Exercise prompt
State the number of lines below in which the word "that" appears. Nothing else belongs in the answer.

-- begin Source data --

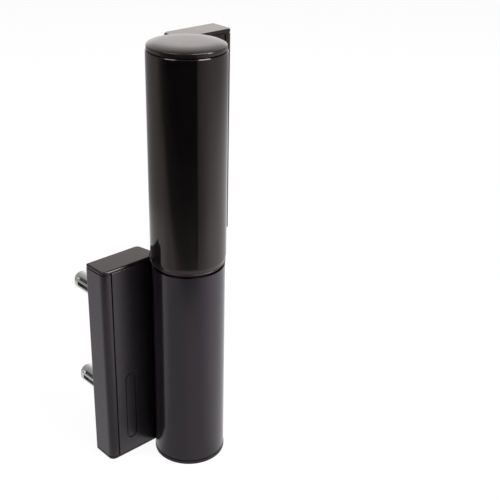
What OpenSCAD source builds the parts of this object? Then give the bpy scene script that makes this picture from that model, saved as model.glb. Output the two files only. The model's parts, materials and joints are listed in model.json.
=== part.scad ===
// Hydraulic gate closer that is also the gate's hinge: two tubular housings turn on one vertical
// axis. The lower one holds the closing spring, the upper one holds the hydraulic damper.
// The hinge axis is Z, the floor end is z = 0 and the leaves' fixing faces look along +Y.

/* [Tubes] */
// Outside radius of the upper tube
upper_r = 30; // [28.5:0.1:33]
// Outside radius of the lower tube
lower_r = 29.2; // [28.5:0.1:30]
// Bore radius of both tubes
bore_r = 26; // [25:0.1:26.5]
// Height of the lower housing, from the floor to the seam
lower_len = 178; // [175:1:200]
// Length of the upper tube, above the seam ring
upper_len = 163; // [160:1:180]
// Height of the seam ring
seam_ring_h = 6; // [4:0.5:8]
// Open gap at the seam and under the top cap
seam_gap = 0.8; // [0.5:0.1:0.9]
// Thickness of the cap under the lower tube
base_t = 3; // [2:0.5:5]

/* [Top cap] */
// Height of the domed top cap
cap_h = 5.6; // [5:0.1:8]
// Radius of the top cap's shoulder
cap_shoulder = 3.4; // [2:0.1:4]
// Rise of the dome inside the shoulder
cap_dome = 0.9; // [0.4:0.1:1.2]

/* [Leaves] */
// Distance from the hinge axis to a leaf's outer side
leaf_out = 65.5; // [62:0.5:75]
// Distance from the hinge axis to a leaf's inner back corner
leaf_in = 15; // [13:0.5:18]
// Distance from the hinge axis to a leaf's front face
leaf_front = 23.5; // [23:0.1:24.5]
// Distance from the hinge axis to a leaf's fixing face
leaf_back = 47; // [44:0.5:50]
// Thickness of the plate behind the bolts
back_plate = 5; // [4:0.5:6]
// Wall of a leaf's outer side
side_wall = 5.5; // [4:0.5:6]
// Radius of a leaf's front outer corner
corner_r = 5; // [3:0.5:6]
// Radius of a leaf's back outer corner
back_corner_r = 1.5; // [0.5:0.5:2]
// Thickness of the end caps on the leaves' upper ends
leaf_cap_t = 3.5; // [3:0.5:6]
// How far those end caps stand above the tube's end
leaf_rise = 1.5; // [0.5:0.1:2]
// Radius on the edge of the end caps
cap_edge = 1.4; // [0.6:0.2:1.8]
// Height of the shadow line under the end caps
cap_line = 0.7; // [0.4:0.1:1]
// Distance from the hinge axis to the slanted cut of the end caps
cap_clear_r = 32.5; // [32:0.1:33.5]

/* [Covers] */
// Distance from the hinge axis to the inner edge of a cover
cover_in = 20.5; // [20:0.5:22]
// Width of the rounded strip of the leaf that is left beside a cover
cover_margin = 7.2; // [6.5:0.1:8]
// Thickness of a cover
cover_t = 2.2; // [1.8:0.1:2.6]
// Gap round a cover
cover_gap = 0.5; // [0.3:0.1:0.6]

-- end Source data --

Result below
3